Tradotto: non è un via libera al “noi contro gli altri”, ma un invito a riconoscere che l’italianità è sempre stata un gioco di scambi. Il rischio opposto è cristallizzare la cucina in una cartolina per turisti, congelare la tradizione in un fermo immagine. Qui la responsabilità non è dell’Unesco, ma nostra: dipenderà da come useremo questo sigillo nelle politiche culturali, nel turismo, nella ristorazione. E adesso? Da oggi in poi la cucina italiana non sarà più solo quella cosa che tutti dicono di amare: sarà anche un impegno scritto nero su bianco. Va letta non come un trionfo da cantare a colpi di “siamo i migliori”, ma come un promemoria collettivo.
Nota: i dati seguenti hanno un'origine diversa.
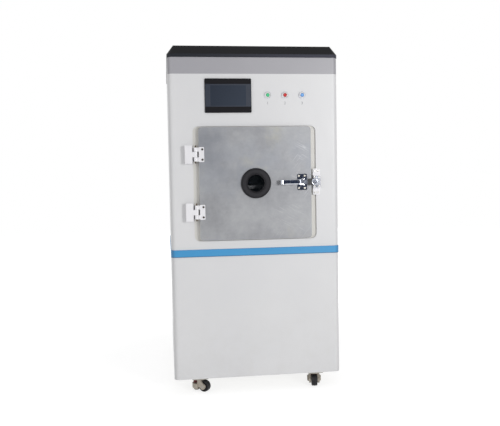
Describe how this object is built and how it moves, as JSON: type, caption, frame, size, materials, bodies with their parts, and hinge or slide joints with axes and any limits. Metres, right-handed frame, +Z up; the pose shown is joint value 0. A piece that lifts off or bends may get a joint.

Promemoria che la biodiversità non è una parola trendy ma il motivo per cui un piatto di cicoria ripassata e uno di risotto ai bruscandoli non raccontano lo stesso paesaggio. Che la “cucina degli affetti” non è solo nostalgia, ma la possibilità di usare il pasto come strumento di inclusione, educazione, cura. Che difendere questo patrimonio significa occuparsi di chi lo rende possibile: agricoltori, pescatori, casari, artigiani, cuochi, ma anche famiglie che continuano a tirare una sfoglia, magari storta, sul tavolo di casa.

Oggi, 10 dicembre, molti stapperanno una bottiglia “per festeggiare l’Unesco”. La proposta è anche di brinderei a qualcosa che al contempo è più semplice e più difficile: la promessa di continuare a meritarselo. A continuare a sporcare tovaglie, a passare il pane, a litigare (civilmente) sulla carbonara senza panna ma poi a dividerla. Perché da oggi la cucina italiana è patrimonio dell’umanità. Ma, prima di tutto, resta patrimonio di chi, ogni giorno, si mette a tavola.